See what I mean? The antenna fits the name! Anyways, there was a bunch of noise on the G5RV that just wasn’t on the GP. I told myself not to be scared, this was all high-angle stuff and should be expected. That said, I did expect electrical noise to be much higher on the vertical (save this thought for later.)
Switched back the vertical in time for the starting bell at 0000Z…Ding! Yup, a bunch of signals erupted just like I knew they would. Took a few minutes to sweep up the band, copying calls calling into N1MM logger and storing them on the bandmap for pouncing on in a few minutes. Hearing the old faithfuls: OM7M, F2DX, Plenty of strong German stations…Nice!
Back to OM7M, hit F4 to send my call. Nope, didn’t come back to me. OK, no problem…it’s not even dark here. Next one…same thing. Next…huh? These guys are all contest super-stations running KWs and big antennas. They keep calling CQ so it is not as if I have competition at the moment. I make a station sweep: SWR is fine, transmitting at 100W. All seems good. I switch back to my old G5RV to tune up. SWR also fine, band is noisier, and received signals are still strong. It is now 0042z. I hit F4 to call OM7M again.
We exchange and I log.
I turned back to the GP and click on F2DX in my band-map. No calls returned. Switch back to my G5RV and call. I log F2DX at 0048z. DL9FBL a minute after that.
“Great,” I tell myself “This new antenna sucks.”
I let the failure wash over me for a few minutes, then switch back to the G5RV for good, and to better than expected results overall. I Actually try the GP throughout the contest just hoping it was propagation anomalies. It wasn’t propagation.

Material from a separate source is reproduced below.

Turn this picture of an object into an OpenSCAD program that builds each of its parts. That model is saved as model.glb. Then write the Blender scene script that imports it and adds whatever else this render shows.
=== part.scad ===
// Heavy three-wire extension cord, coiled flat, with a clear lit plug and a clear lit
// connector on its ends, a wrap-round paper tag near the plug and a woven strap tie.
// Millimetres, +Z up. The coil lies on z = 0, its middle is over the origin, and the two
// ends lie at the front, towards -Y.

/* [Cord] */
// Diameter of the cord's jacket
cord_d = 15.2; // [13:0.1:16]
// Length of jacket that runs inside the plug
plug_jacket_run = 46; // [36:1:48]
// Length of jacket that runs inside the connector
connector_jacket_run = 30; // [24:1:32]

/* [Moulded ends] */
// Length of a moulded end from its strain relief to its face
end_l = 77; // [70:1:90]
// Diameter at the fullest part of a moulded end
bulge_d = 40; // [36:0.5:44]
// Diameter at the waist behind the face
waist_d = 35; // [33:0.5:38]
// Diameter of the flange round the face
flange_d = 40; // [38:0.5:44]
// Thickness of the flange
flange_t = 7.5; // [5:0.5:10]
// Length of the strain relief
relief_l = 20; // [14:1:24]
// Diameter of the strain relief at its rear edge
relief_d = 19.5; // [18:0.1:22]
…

Modeling ex post facto reveals something a bit counter-intuitive about the antennas, but something I had seen expressed in the Low-Band DXing and ARRL Antenna books before: Low horizontally-polarized wires will often have better gain at low take-off angles than verticals especially over ground with average or lower conductivity. I modeled both antennas as accurately as possible and overlaid the patterns toward EU to validate if I were confronting this situation as well.

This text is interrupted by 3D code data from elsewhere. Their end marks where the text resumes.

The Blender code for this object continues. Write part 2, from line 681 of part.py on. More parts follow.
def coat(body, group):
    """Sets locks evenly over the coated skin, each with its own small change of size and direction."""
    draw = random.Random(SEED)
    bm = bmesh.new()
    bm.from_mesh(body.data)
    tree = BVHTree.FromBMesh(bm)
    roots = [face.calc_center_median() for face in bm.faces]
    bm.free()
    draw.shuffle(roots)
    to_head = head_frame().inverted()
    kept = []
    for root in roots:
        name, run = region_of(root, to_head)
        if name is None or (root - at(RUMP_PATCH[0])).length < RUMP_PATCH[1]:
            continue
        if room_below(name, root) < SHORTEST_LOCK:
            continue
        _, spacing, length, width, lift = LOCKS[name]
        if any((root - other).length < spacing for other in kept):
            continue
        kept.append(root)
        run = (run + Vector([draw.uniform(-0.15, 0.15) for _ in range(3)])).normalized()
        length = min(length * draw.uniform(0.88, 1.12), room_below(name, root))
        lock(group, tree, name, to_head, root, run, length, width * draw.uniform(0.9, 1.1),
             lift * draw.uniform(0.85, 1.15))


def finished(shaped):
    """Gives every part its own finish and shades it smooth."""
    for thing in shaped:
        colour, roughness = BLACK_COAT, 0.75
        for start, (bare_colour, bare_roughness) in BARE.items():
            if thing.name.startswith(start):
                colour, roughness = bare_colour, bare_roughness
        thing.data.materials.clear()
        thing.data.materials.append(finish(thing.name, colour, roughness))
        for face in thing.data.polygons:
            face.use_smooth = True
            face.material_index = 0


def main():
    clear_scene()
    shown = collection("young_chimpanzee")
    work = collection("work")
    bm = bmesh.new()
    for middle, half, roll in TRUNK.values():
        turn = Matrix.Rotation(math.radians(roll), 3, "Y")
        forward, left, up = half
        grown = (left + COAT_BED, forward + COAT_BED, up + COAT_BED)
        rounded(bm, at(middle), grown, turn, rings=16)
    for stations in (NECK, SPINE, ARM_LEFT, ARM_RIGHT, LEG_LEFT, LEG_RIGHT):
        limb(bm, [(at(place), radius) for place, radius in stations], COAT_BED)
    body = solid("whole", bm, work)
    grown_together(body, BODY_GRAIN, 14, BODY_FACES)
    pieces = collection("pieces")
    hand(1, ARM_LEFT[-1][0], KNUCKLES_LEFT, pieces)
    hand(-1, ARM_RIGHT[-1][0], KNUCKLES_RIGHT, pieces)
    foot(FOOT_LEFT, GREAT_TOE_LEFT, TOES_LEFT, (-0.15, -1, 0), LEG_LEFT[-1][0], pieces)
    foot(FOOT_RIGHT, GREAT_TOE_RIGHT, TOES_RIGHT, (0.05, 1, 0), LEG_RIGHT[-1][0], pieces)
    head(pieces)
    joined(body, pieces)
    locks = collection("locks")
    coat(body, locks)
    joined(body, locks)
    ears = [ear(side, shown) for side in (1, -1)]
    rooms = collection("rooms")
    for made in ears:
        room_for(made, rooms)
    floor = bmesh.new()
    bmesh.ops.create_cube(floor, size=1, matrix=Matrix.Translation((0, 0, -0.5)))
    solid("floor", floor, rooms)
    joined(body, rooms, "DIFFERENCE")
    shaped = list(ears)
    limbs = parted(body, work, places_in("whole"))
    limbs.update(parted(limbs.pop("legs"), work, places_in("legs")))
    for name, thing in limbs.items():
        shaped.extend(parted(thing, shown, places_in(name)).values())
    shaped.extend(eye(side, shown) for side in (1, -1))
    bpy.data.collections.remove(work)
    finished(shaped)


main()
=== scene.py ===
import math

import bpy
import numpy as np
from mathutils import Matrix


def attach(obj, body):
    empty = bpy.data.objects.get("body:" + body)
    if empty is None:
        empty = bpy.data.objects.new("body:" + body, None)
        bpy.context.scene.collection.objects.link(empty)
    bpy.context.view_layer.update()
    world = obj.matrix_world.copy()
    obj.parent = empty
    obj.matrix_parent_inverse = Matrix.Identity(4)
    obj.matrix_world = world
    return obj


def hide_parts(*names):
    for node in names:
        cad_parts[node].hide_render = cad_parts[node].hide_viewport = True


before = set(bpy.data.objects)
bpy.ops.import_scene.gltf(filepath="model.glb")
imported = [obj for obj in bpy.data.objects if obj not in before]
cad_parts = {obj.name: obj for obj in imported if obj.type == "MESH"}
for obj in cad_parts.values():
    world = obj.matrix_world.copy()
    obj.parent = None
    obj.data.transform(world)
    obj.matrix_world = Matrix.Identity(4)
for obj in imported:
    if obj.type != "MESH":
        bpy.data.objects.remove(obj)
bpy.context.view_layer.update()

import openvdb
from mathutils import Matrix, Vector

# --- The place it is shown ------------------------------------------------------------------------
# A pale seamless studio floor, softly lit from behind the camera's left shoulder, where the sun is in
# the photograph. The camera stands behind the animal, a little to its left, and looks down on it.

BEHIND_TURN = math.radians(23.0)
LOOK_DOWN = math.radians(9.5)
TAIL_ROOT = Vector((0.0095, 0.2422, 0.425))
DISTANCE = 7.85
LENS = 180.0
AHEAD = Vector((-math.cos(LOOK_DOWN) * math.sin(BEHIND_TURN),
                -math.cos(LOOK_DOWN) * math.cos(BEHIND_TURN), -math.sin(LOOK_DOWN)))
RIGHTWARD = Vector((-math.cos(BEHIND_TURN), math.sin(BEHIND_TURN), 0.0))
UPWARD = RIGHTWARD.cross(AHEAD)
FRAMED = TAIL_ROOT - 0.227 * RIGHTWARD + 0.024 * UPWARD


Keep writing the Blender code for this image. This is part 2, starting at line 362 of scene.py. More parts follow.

The GP looks pretty much like it does in the textbooks, except for the a slight reduction in gain toward the West. I could only accommodate radials in the North, East, and Southeast directions. Overall gain seemed to be pretty much as predicted as well. Not a high-gain antenna, but get a load of that classic low-angle pattern!
Then I placed the elevation slice trace from my G5RV model:
The outer ring scale being the same for each antenna, you can see the low G5RV is stronger by 3 – 4dB at 30 degrees. HFTA modelling indicates signals arriving from 28 degrees the majority of times. Less often signals arrive at lower angles (17, 12, and 4 degrees).

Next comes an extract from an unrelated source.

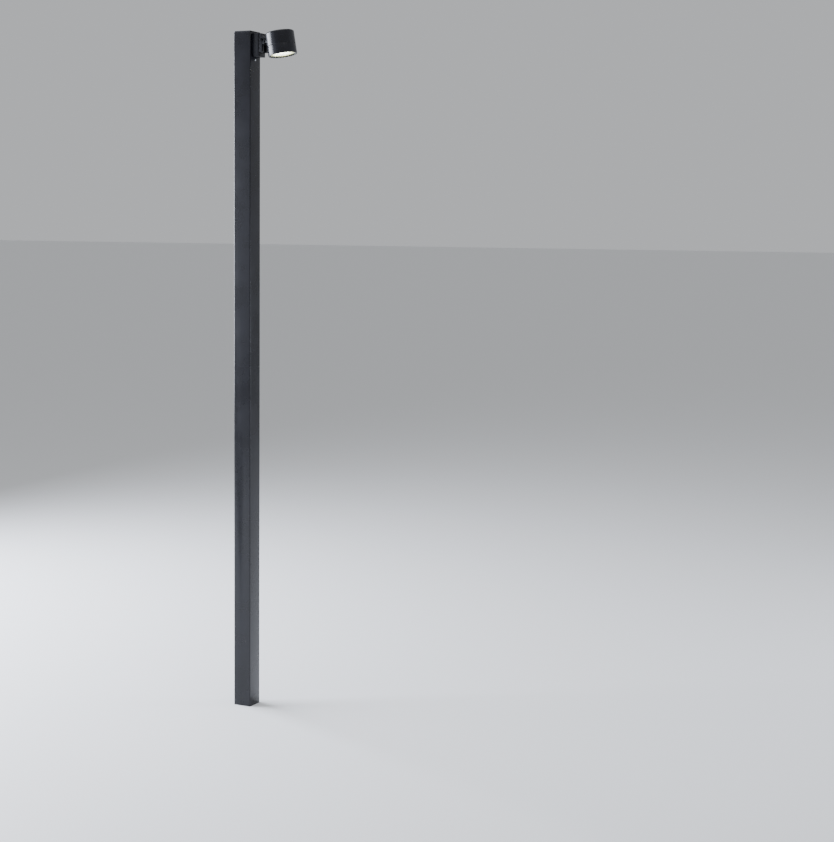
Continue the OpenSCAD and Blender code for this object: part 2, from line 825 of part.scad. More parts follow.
module knuckle_block() {
    half = block_w / 2;
    flare_r = nose_r - 0.3;
    reach = flare_r * sin(flare_a);
    rise = flare_r * cos(flare_a);
    flare_back = block_back - pivot_x + 3;
    color(graphite) difference() {
        union() {
            prism_y(block_w) translate([(block_back + block_front) / 2, block_top - block_h / 2])
                round_rect(block_front - block_back, block_h, 3);
            prism_y(block_w) translate([block_back, block_top - block_h]) square([4, block_h]);
            prism_y(block_w) translate([pivot_x, pivot_z]) circle(nose_r);
            prism_y(block_w) translate([pivot_x, pivot_z]) polygon([[flare_back, flare_h],
                [0, flare_h], [reach, rise], [reach, -rise], [0, -flare_h], [flare_back, -flare_h]]);
        }
        slab([web_front, -slot_w / 2, block_top - block_h - 1],
            [pivot_x + nose_r + 1, slot_w / 2, pivot_z + slot_roof]);
        slab([block_front, -slot_w / 2, pivot_z], [pivot_x + lug_sweep, slot_w / 2, pivot_z + lug_sweep]);
        translate([pivot_x, -half - 1, pivot_z]) to_py() {
            cylinder(r = tilt_bolt_r + fit, h = block_w + 2);
            cylinder(r = bolt_head_r + slip, h = bolt_recess + 1);
            translate([0, 0, block_w - bolt_recess - 1]) cylinder(r = bolt_head_r + 0.5, h = 8, $fn = 6);
        }
        rod_x(block_back - 1, web_front + 1, 0, swivel_z, stud_r + fit);
        rod_x(web_front - stud_head_t, web_front + 1, 0, swivel_z, stud_head_r + fit);
        rod_x(block_back - 1, block_back + 3, 0, swivel_z - stop_r, stop_pin_r + fit);
        translate([block_back, 0, swivel_z]) to_px()
            ring(seal_r + fit, seal_r - seal_groove - fit, -1, 1 + seal_groove / 2);
    }
}

module swivel_stud() {
    color(zinc) difference() {
        union() {
            rod_x(stud_end, web_front, 0, swivel_z, stud_r);
            rod_x(web_front - stud_head_t, web_front, 0, swivel_z, stud_head_r);
        }
        rod_x(stud_end - 1, web_front + 1, 0, swivel_z, stud_bore_r);
    }
}

module swivel_nut() {
    x1 = box_inside - run - stud_washer_t;
    color(zinc) difference() {
        translate([x1 - nut_t, 0, swivel_z]) to_px() cylinder(r = nut_r, h = nut_t, $fn = 6);
        rod_x(x1 - nut_t - 1, x1 + 1, 0, swivel_z, stud_r + fit);
    }
}

module friction_washers() {
    color("tan") {
        translate([box_inside - run - stud_washer_t, 0, swivel_z]) to_px()
            ring(nut_r, stud_r + fit, 0, stud_washer_t);
        for (side = [-1, 1])
            translate([pivot_x, side * (slot_w / 2 - washer_t / 2) - washer_t / 2, pivot_z]) to_py()
                ring(lug_r - 0.5, tilt_bolt_r + fit, 0, washer_t);
    }
}

module swivel_seal() {
    color(rubber) translate([block_back, 0, swivel_z]) to_px()
        ring(seal_r, seal_r - seal_groove, -swivel_gap + run, swivel_gap - run + seal_groove / 2);
}

module stop_pin() {
    color(zinc) rod_x(box_front - stop_depth + run, block_back + 3, 0, swivel_z - stop_r, stop_pin_r);
}

module stud_lead() {
    color(rubber) rod_x(stud_end - 3, lead_end, 0, swivel_z, stud_bore_r - fit);
}

module tilt_bolt() {
    bearing_y = -block_w / 2 + bolt_recess;
    color(rubber) translate([pivot_x, bearing_y, pivot_z]) to_ny() difference() {
        union() {
            cylinder(r = bolt_head_r, h = bolt_head_h);
            translate([0, 0, -block_w + bolt_recess + 1]) cylinder(r = tilt_bolt_r, h = block_w - bolt_recess - 1);
        }
        translate([0, 0, 1.5]) cylinder(r = tilt_bolt_r * 0.8, h = bolt_head_h, $fn = 6);
    }
}

module tilt_nut() {
    color(rubber) translate([pivot_x, block_w / 2 - bolt_recess, pivot_z]) to_py() difference() {
        cylinder(r = bolt_head_r + 0.2, h = bolt_head_h, $fn = 6);
        translate([0, 0, -1]) cylinder(r = tilt_bolt_r + fit, h = bolt_head_h + 2);
    }
}

// ---- lamp head ----

module head_lug() {
    color(graphite) in_head() difference() {
        union() {
            prism_y(lug_w) translate([lug_x, lug_z]) circle(lug_r);
            prism_y(lug_w) translate([lug_x, lug_z])
                polygon([[0, lug_r - 0.1], [0, 0.1 - lug_r], [wall_gap + 2, -lug_foot], [wall_gap + 2, lug_foot]]);
        }
        translate([0, 0, -head_top]) cylinder(r = head_r, h = head_l);
        translate([lug_x, lug_w, lug_z]) to_ny() cylinder(r = tilt_bolt_r + fit, h = 2 * lug_w);
        at_lug_screws() translate([0, 0, -lug_screw_l - 0.5]) cylinder(r = m4_r + fit, h = lug_screw_l);
    }
}

module lug_screws() {
    color(zinc) in_head() at_lug_screws() button_screw(m4_r, m4_head_r, m4_head_h, lug_screw_l);
}

module head_housing() {
    edge = [for (a = [90 : -10 : 0])
        [head_r - head_edge_r + head_edge_r * cos(a), head_top - head_edge_r + head_edge_r * sin(a)]];
    color(graphite) in_head() difference() {
        rotate_extrude() polygon(concat([[0, head_top]], edge, [[head_r, split_z],
            [collar_r + slip / 2, split_z], [collar_r + slip / 2, collar_z + slip],
            [head_bore_r, collar_z + slip], [head_bore_r, roof_z], [0, roof_z]]));
        at_lug_screws() translate([0, 0, -head_wall - 1]) cylinder(r = m4_r + fit, h = head_wall + 2);
        translate([-head_r - 1, 0, gland_z]) to_px() cylinder(r = head_gland_r + fit, h = head_wall + 2);
        at_vent() translate([0, 0, -head_wall - 1]) cylinder(r = vent_r + fit, h = head_wall + 2);
        at_sink_screws() translate([0, 0, -sink_screw_l - 0.5])
            cylinder(r = m4_r + fit, h = sink_screw_l);
    }
}

module heat_sink() {
    color(bare_alu) in_head() difference() {
        union() {
            translate([0, 0, sink_z]) cylinder(r = sink_r, h = sink_t);
            for (i = [0 : fin_count - 1]) {
                y = (i - (fin_count - 1) / 2) * fin_pitch;
                half = sqrt(pow(sink_r - 0.5, 2) - pow(abs(y) + fin_t / 2, 2));
                slab([-half, y - fin_t / 2, sink_z + sink_t - 1], [half, y + fin_t / 2, roof_z]);
            }
        }
        at_sink_screws() translate([0, 0, -sink_screw_l - 1]) cylinder(r = m4_r + fit, h = sink_screw_l + 2);
        slab([-head_r, -5, sink_z - 1], [-sink_r + 7, 5, sink_z + sink_t + 8]);
    }
}

module sink_screws() {
    color(zinc) in_head() at_sink_screws() button_screw(m4_r, m4_head_r, m4_head_h, sink_screw_l);
}

module led_board() {
    color("white") in_head() translate([0, 0, board_z]) cylinder(r = board_r, h = board_t);
}

module cob_led() {
    color("gold") in_head() {
        translate([-cob_side / 2, -cob_side / 2, board_z - cob_t]) cube([cob_side, cob_side, cob_t]);
        translate([0, 0, board_z - cob_t - 0.5]) cylinder(r = 7.5, h = 0.6);
    }
}

module led_holder() {
    pocket = cob_side + 2 * slip;
    color("whitesmoke") in_head() difference() {
        translate([0, 0, holder_z]) cylinder(r = holder_r, h = holder_t);
        translate([0, 0, holder_z - 1]) cylinder(r = holder_bore_r, h = holder_t + 2);
        translate([-pocket / 2, -pocket / 2, board_z - cob_t - slip]) cube([pocket, pocket, cob_t + 1]);
    }
}

// the reflector's radius at a share of its depth
function bowl_r(share) = holder_bore_r + 0.5 + (mouth_r - holder_bore_r - 0.5) * sqrt(share);

module reflector() {
    depth = holder_z - flange_z - flange_t;
    steps = 14;
    inner = [for (i = [0 : steps]) [bowl_r(pow(i / steps, 2)), holder_z - depth * pow(i / steps, 2)]];
    outer = [for (i = [steps : -1 : 0]) inner[i] + [reflector_t, 0]];
    color(bare_alu) in_head() {
        rotate_extrude() polygon(concat(inner, outer));
        ring(stack_r, mouth_r, flange_z, flange_t);
    }
}

module retaining_ring() {
    color(rubber) in_head() ring(stack_r, stack_r - retainer_w + 1, retainer_z, retainer_h);
}

module diffuser() {
    color("lightyellow") in_head() translate([0, 0, diffuser_z]) cylinder(r = stack_r, h = diffuser_t);
}

module glass_gaskets() {
    color(rubber) in_head() {
        ring(stack_r, lip_r, lip_z, seal_t);
        ring(stack_r, lip_r, gasket_z, gasket_t);
    }
}

module front_glass() {
    color("azure", 0.5) in_head() translate([0, 0, glass_z]) cylinder(r = stack_r, h = glass_t);
}

module front_ring() {
    color(graphite) in_head() {
        ring(head_r, ring_bore_r, lip_z, ring_top - lip_z);
        ring(collar_r, ring_bore_r, ring_top - 1, collar_h + 1);
        ring(head_r, lip_r, -head_top, lip_t);
    }
}

module front_oring() {
    color(rubber) in_head() ring(collar_r + 1, collar_r + fit, ring_top, split_gap);
}

module head_gland() {
    color(rubber) in_head() translate([-head_r, 0, gland_z]) to_nx()
        gland(head_gland_r, head_gland_nut_r, 2.5, head_gland_r, head_gland_l, head_wall + 3.5, lead_r + fit);
}

module head_lead() {
    color(rubber) in_head() translate([-head_r - head_gland_l - 2, 0, gland_z]) to_px()
        cylinder(r = lead_r, h = head_gland_l + head_wall + 2 + 5);
}

module vent_plug() {
    color(rubber) in_head() at_vent() button_screw(vent_r, vent_head_r, vent_head_h, head_wall + 1.5);
}

anchor_foot();
base_seal();
foot_screws();
post_tube();
cap_gasket();
top_cap();
m5_screws();
door_frame();
service_door();
door_gasket();
door_screws();
gear_tray();
tray_brackets();
m4_screws();
terminal_box();
terminal_box_lid();
terminal_block();
fuse_carrier();
cable_glands();
power_cables();
led_driver();
driver_straps();
earth_stud();
riser_clamp();
riser_grommet();
rivet_nuts();
box_gasket();
box_back_plate();
box_plate_screws();
mounting_box();
box_screws();
box_connector();
knuckle_block();
swivel_stud();
swivel_nut();
friction_washers();
swivel_seal();
stop_pin();
stud_lead();
tilt_bolt();
tilt_nut();
head_lug();
lug_screws();
head_housing();
heat_sink();
sink_screws();
led_board();
cob_led();
led_holder();
reflector();
retaining_ring();
diffuser();
glass_gaskets();
front_glass();
front_ring();
front_oring();
head_gland();
head_lead();
vent_plug();
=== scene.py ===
# %% [markdown]
# # A street lamp post with a small tilting spotlight
#
# The engineering model of the lamp is already finished: every tube, screw and seal has its
# place. What Blender adds is how it looks. A real lamp post is read from its edges: the
# thin bright line on a rounded corner, the hairline shadow round a door, the joint between
# two turned castings. Flat CAD faces with knife edges give none of that, so most outer
# pieces are modelled again here at the same size, with their real edge roundings.
#
# Everything is in metres, and each piece goes where the frame says.

# %% Load the frame
import json
import math

import bmesh
import bpy
from mathutils import Matrix, Vector

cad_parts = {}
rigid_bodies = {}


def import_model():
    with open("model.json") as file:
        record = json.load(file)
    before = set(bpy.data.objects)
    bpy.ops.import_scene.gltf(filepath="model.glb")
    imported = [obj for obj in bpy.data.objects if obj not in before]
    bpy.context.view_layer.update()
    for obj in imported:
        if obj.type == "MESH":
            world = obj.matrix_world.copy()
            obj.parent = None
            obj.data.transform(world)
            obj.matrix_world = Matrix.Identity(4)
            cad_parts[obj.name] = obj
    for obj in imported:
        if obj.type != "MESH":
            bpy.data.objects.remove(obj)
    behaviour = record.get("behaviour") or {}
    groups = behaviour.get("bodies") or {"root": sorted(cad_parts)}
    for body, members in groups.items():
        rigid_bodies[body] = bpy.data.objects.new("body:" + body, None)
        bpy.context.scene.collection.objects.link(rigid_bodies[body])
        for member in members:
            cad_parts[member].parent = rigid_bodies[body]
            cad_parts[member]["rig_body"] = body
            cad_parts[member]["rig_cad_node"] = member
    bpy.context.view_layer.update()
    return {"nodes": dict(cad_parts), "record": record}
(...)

Here is the Azimuth slice at 30 degrees:
This pattern also reveals even better gain toward Africa and into the Pacific. And yes, I had no problem working KH6s during the contest (or any time), and around this time of year South Africa comes booming in (although not in the contest this year.) Morocco and Canary Islands are ear-splitting in contests on 80M…I can guarantee these multipliers.
I would say the overlay validates both the textbook knowledge and my own recent experience. My signal is just enough above the noise to work successfully into EU during contests on the G5RV. I was not being heard on the Ground Plane. If I were running 500 watts or greater I bet I would be heard on the Ground Plane.
There was not much difference between the G5RV and the GP on receive for large stations except into the Caribbean, where the GP had a slight edge. High-angle signals – state-side – were being attenuated by the GP pattern and thus made the Caribbean stations pop in comparison to the G5RV. That said, G5RV was better overall. For smaller stations from EU, the G5RV was a better RX and TX antenna.
The GP is not a bad antenna. Heck, I even worked YN2DD after the contest on 60M using the GP (a consolation prize…I don’t want to think how the G5RV would have been better. Must. Not. THINK) My ground conditions in Middle Tennessee are considered average at best. The comparison would be much different if I lived on the beach surrounded by salt-water where I am sure a vertical antenna would be the best antenna ever. I don’t have salt water anywhere near me so I need to work with what I got. Speaking of salt, I also take the models with a grain of it. I try to be conservative in my approach. My ground characteristics in EZNEC are probably worse than actual so that I don’t get inflated gain. I don’t get too worked up over a modeled dB here or there.
Remember my initial reaction to how quiet the GP was? I have a notion how vertical antennas are electrically noisy, and maybe true in theory. The lack of gain at high-angles has the effect of lowering close-in signals and static on 80M in this real-world exercise. This condition has inspired me toward thinking about a receive-only four-square for low-bands. I am sure it would play very well even on my small city lot. I would not have believed it unless I heard the noise reduction with my own ears.
Who would have believed that a low, non-resonant, much-maligned and poorly constructed antenna such as my bent G5RV, that goes by the name of Crappy, would be a superior antenna to a classically constructed ground-plane antenna on 80M.